[start of RECORDED DATA]

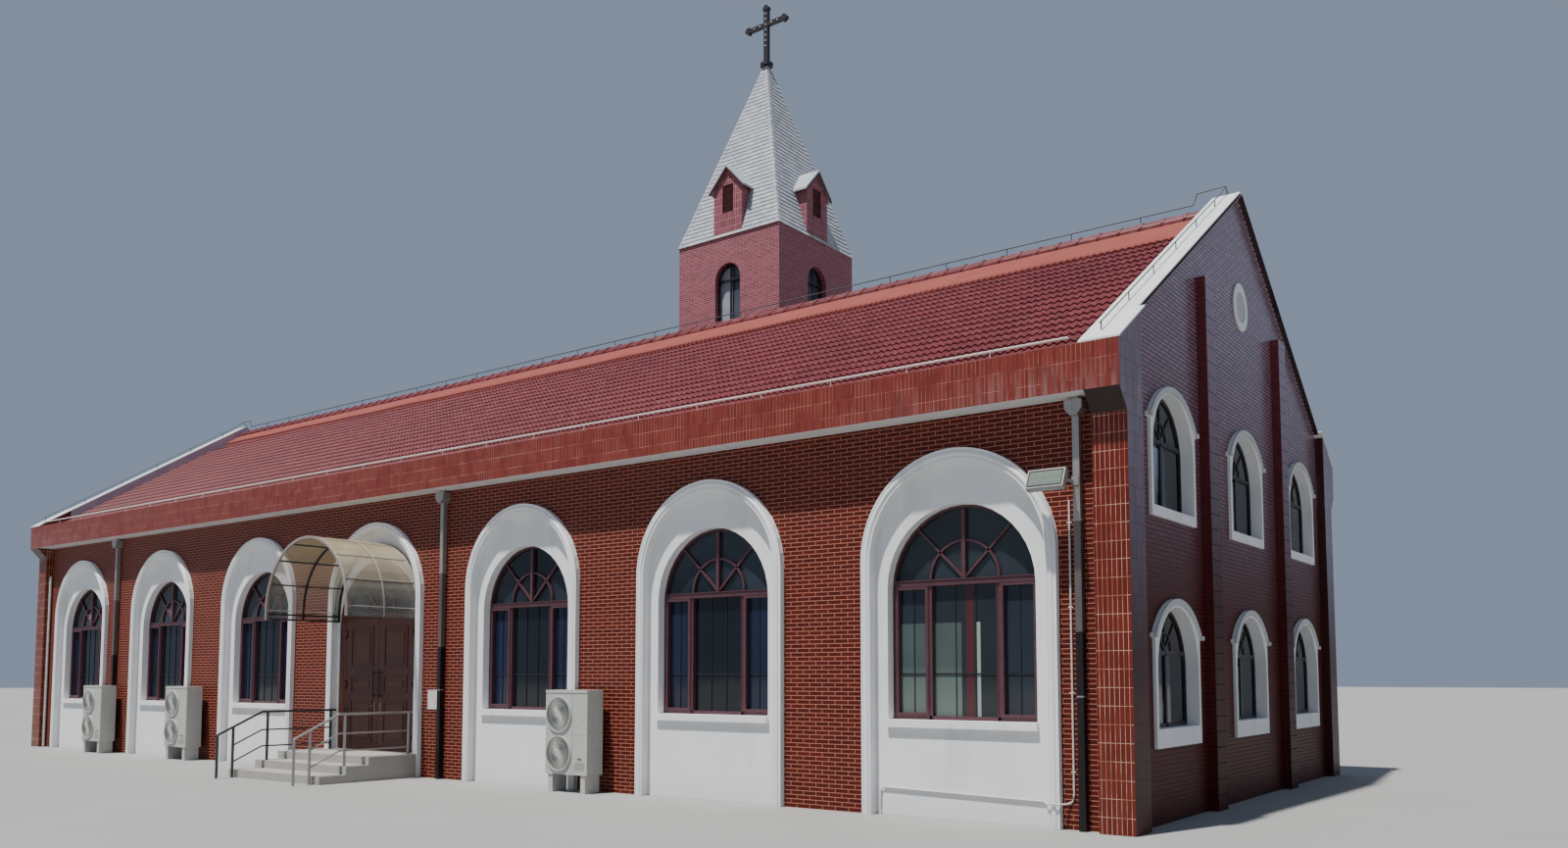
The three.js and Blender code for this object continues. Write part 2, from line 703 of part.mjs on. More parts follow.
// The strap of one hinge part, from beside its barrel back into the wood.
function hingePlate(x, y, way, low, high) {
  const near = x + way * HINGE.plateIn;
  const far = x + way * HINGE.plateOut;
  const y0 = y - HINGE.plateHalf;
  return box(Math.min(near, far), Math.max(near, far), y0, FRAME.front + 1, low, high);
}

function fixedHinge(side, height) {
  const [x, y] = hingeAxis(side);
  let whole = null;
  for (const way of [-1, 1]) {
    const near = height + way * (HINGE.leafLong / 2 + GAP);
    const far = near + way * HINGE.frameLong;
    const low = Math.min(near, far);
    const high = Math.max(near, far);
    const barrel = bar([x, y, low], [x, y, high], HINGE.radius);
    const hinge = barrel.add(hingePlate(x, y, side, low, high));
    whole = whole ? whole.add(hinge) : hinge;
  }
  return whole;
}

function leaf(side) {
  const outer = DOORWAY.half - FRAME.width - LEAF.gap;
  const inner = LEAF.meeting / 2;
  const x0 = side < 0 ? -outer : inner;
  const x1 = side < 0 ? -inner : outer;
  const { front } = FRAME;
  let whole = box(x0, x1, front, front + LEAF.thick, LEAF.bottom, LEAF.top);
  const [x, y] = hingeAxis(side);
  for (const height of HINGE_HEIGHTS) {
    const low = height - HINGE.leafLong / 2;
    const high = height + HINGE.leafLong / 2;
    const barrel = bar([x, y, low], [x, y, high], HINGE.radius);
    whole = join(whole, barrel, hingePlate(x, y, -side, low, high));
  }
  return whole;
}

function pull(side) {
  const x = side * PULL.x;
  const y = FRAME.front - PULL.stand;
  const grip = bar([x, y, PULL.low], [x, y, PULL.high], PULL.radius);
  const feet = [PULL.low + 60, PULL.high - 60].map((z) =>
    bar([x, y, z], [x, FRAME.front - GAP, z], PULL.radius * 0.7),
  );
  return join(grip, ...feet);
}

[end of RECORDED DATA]

- [WORK INSTRUCTIONS]: Everything in the listing above should be restated exactly.

- [COMPLETE OUTPUT]:
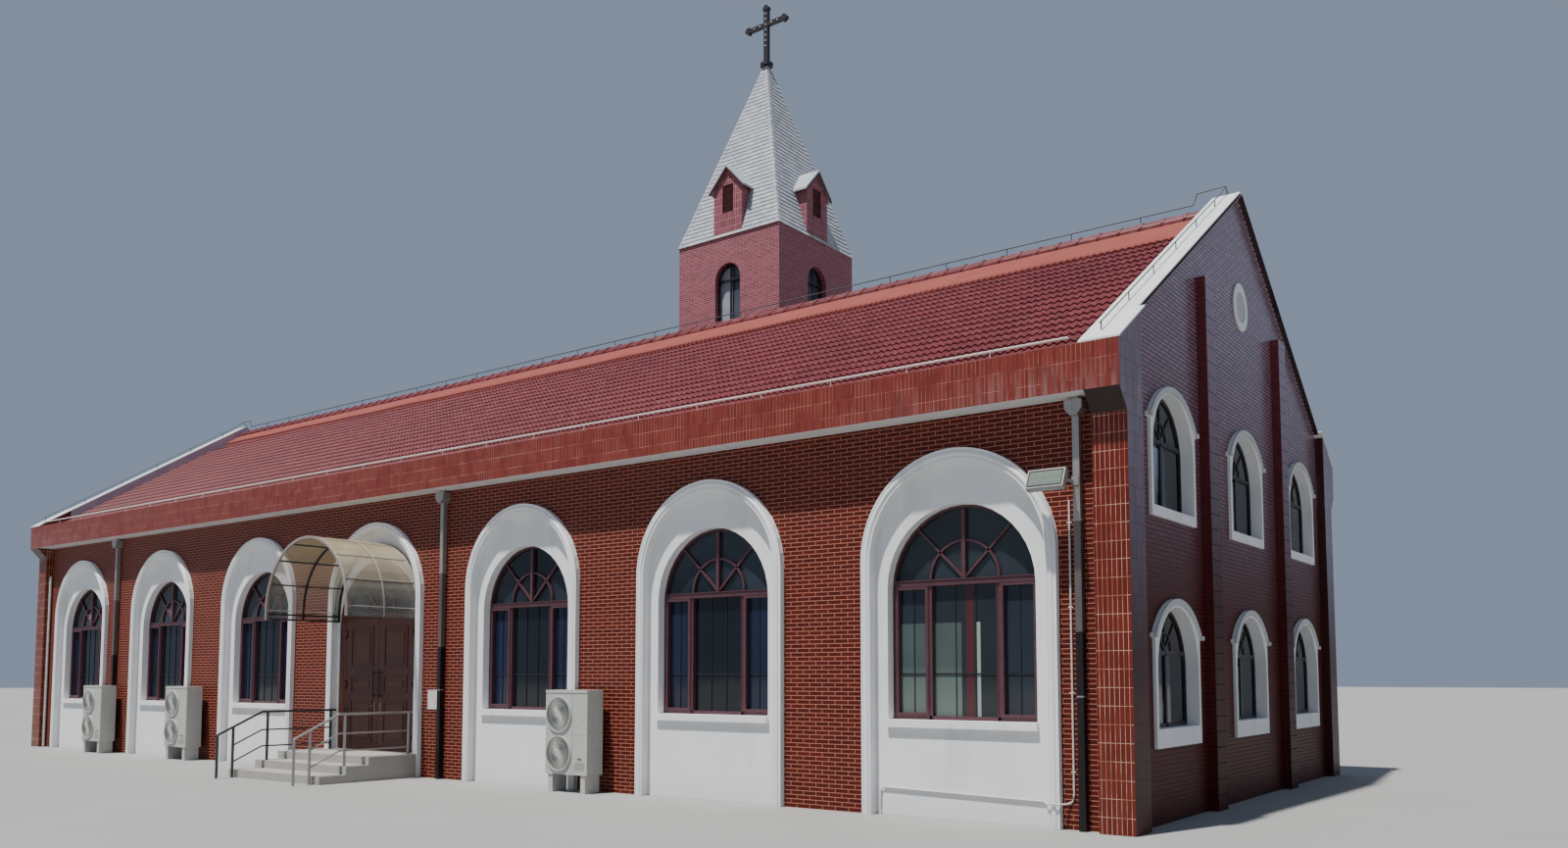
The three.js and Blender code for this object continues. Write part 2, from line 703 of part.mjs on. More parts follow.
// The strap of one hinge part, from beside its barrel back into the wood.
function hingePlate(x, y, way, low, high) {
  const near = x + way * HINGE.plateIn;
  const far = x + way * HINGE.plateOut;
  const y0 = y - HINGE.plateHalf;
  return box(Math.min(near, far), Math.max(near, far), y0, FRAME.front + 1, low, high);
}

function fixedHinge(side, height) {
  const [x, y] = hingeAxis(side);
  let whole = null;
  for (const way of [-1, 1]) {
    const near = height + way * (HINGE.leafLong / 2 + GAP);
    const far = near + way * HINGE.frameLong;
    const low = Math.min(near, far);
    const high = Math.max(near, far);
    const barrel = bar([x, y, low], [x, y, high], HINGE.radius);
    const hinge = barrel.add(hingePlate(x, y, side, low, high));
    whole = whole ? whole.add(hinge) : hinge;
  }
  return whole;
}

function leaf(side) {
  const outer = DOORWAY.half - FRAME.width - LEAF.gap;
  const inner = LEAF.meeting / 2;
  const x0 = side < 0 ? -outer : inner;
  const x1 = side < 0 ? -inner : outer;
  const { front } = FRAME;
  let whole = box(x0, x1, front, front + LEAF.thick, LEAF.bottom, LEAF.top);
  const [x, y] = hingeAxis(side);
  for (const height of HINGE_HEIGHTS) {
    const low = height - HINGE.leafLong / 2;
    const high = height + HINGE.leafLong / 2;
    const barrel = bar([x, y, low], [x, y, high], HINGE.radius);
    whole = join(whole, barrel, hingePlate(x, y, -side, low, high));
  }
  return whole;
}

function pull(side) {
  const x = side * PULL.x;
  const y = FRAME.front - PULL.stand;
  const grip = bar([x, y, PULL.low], [x, y, PULL.high], PULL.radius);
  const feet = [PULL.low + 60, PULL.high - 60].map((z) =>
    bar([x, y, z], [x, FRAME.front - GAP, z], PULL.radius * 0.7),
  );
  return join(grip, ...feet);
}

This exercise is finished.